Fungi Question

Attached pics are looking up at sub floor in basement. Yes, I know what it looks likes but it’s an area that’s surrounded by completely dry sub floor with dining room right above it. Tramex reading was only 11 at it’s highest on the darkest stains. No odor after scraping a bit with my finger and it’s as hard to wash off as motor oil. Any ideas? 16 year old home with no signs of moisture intrusion anywhere.



Looks to me like everything on the “ceiling” has been painted to hide something.

Fire, oil, soot, who knows.

Stains from matches being lit close to the area??

when i see any area sprayed like that Erol I always think previous fire/ smoke damage …quite often I’m right…anything else there to make you think this might have been the cause???just my thoughts…jim

I’m beginning to think they are trying to hide more evidence of mold by the fresh paint job. The mold dude is going out tomorrow morning.

What county cell were you in? :mrgreen:

Wood is painted silver or white in homes with smoke damage. Around 2000 mold mitigation began to use anti-microbial paints that in many cases are also white.

I would report

“Woods in crawlspace have been painted for undetermined reason. This is sometimes done for smoke or mold remediation reasons. Some suspect mold or smoke like staining was seen however I am uncertain of the cause or origin. Refer to the seller’s disclosure for possible information and consult an expert to to determine cause and possible subsequent action.”


“Woods in crawlspace have been painted for undetermined reason. Consult an expert to to determine cause and possible subsequent action.”

Cash check

With no odor and no evidence of char or melting, the fire theory doesn’t seem very important. If there was no evidence of excessive moisture levels anywhere near and no moisture source above this area, where’s the evidence of excessivley large mold colonies or any mold problem?

Sorry, Texas mentality. We are required to report some past repairs. Painted wood in an area the client may not see is certainly a past something. It would be prudent to report it in Texas.

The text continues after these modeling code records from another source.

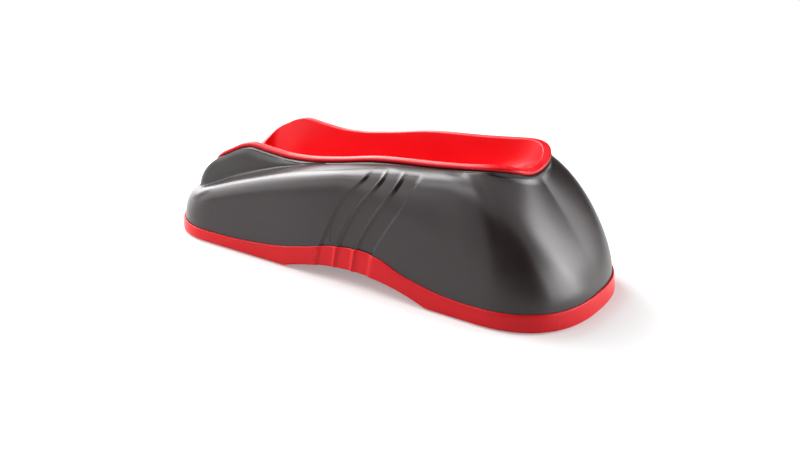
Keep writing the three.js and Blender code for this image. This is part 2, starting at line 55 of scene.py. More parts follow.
back = Vector((
    math.sin(camera_azimuth) * math.cos(camera_elevation),
    -math.cos(camera_azimuth) * math.cos(camera_elevation),
    math.sin(camera_elevation),
))
level_right = Vector((math.cos(camera_azimuth), math.sin(camera_azimuth), 0))
level_up = back.cross(level_right)
right = level_right * math.cos(camera_roll) + level_up * math.sin(camera_roll)
up = level_up * math.cos(camera_roll) - level_right * math.sin(camera_roll)

lens = bpy.data.cameras.new("photo_lens")
lens.sensor_width = sensor_width
lens.lens = focal_pixels * sensor_width / image_width
camera = bpy.data.objects.new("photo_camera", lens)
axes = Matrix((right, up, back)).transposed().to_4x4()
camera.matrix_world = Matrix.Translation(camera_place) @ axes
bpy.context.scene.collection.objects.link(camera)
bpy.context.scene.camera = camera
print("lens, mm:", round(lens.lens, 1))

# %% [markdown]
# The block is a set of plastic mouldings whose walls lean, round over and sweep, so the
# whole form hangs on two shares: s runs round half the outline, from the low end to the
# domed end, and t runs up the wall from the base band to the upper edge. These sizes are at
# full scale, in metres, and every surface below is worked out from them.

# %% Sizes of the block
half_length = 0.337 / 2
half_width = 0.158 / 2
rim_top = 0.1005

shell_wall = 0.0028
cradle_wall = 0.0026
fit_gap = 0.0003

nose_share = 0.2
side_share = 0.45
dome_share = 0.72

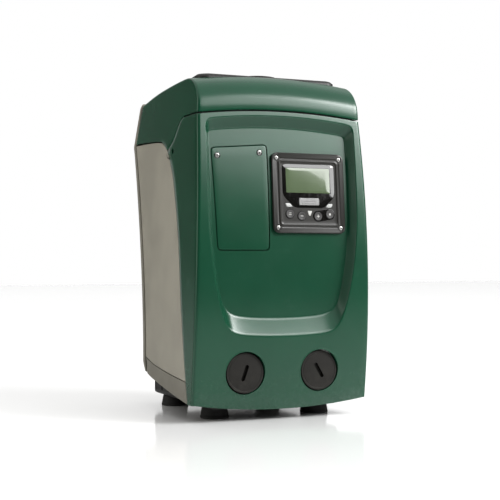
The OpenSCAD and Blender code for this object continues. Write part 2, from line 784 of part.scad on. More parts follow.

NACHI SOP do not require reporting it (after a quick scan) so you would appear to be in compliance if you ignored it. I always report painted wood in an attic or crawlspace. Not saying anyone else has to.

I was in 32C.

But they damn well better in Texas or you may find one of those letters in your mailbox!

Anything that may be suspect (painted or stained) better go in the report even if there is no other evidence of previous fire or the structural integrity being compromised.

It’s a “Texas” thing

To elaborate on “Texas mentality” TREC can, will, and has penalized an inspector for lack of reporting an absent drain stop! :shock:

Realtors control the inspector committee and inspection industry. Managing the inspection industry has nothing to do with random chaos . . . . . it is intentional chaos. TREC has the people in place to continue that . . . and they are.

Let a plaintiff hire the right expert to go after your insurance with the SoP and you’ll look like a puppy getting pushed through a disposer. :shock:

The issues are in the unfinished basement. Everything in the basement is painted a fresh white. Joists, unfinished walls even white over white PVC! On the exterior someone painted over severely rotted window frames. I may tell the client to keep looking. :shock:

Sorry to get off track. We have few basements so I am unsure what customs are common regarding painting in that situation. We have a fair amount of crawlspace homes and they are not painted unless there has been some moisture or smoke problem. I would call out anything unusual or infrequent if not for FYI only. When there is doubt there is no doubt. Report it even if you have to say “I don’t know what it is”.

The mold dude is going to do a test tomorrow. I’m going to join him so I can take a second look at a few things I noticed on some blown up pics. Particularly the seller’s strange desire to paint PVC. :^o

Thats a odd situation.

Ever get a real bad vibe about an inspection…

The PVC is painted by over spray. The sprayer origination was at the lower left of the photo and it projected to the upper left. The dark staining is the area that was not covered by the spray because the PVC was in the way. The dark area is a clue to what the entire area looked like before it was sprayed.

Going out on the limb. Looks like decay from a condensation event or leakage from above, especially if soils are dry. The PVC is too clean for smoke unless the original melted and was replaced. Let us know.

So in Texas re-painting must be called out as a possible defect?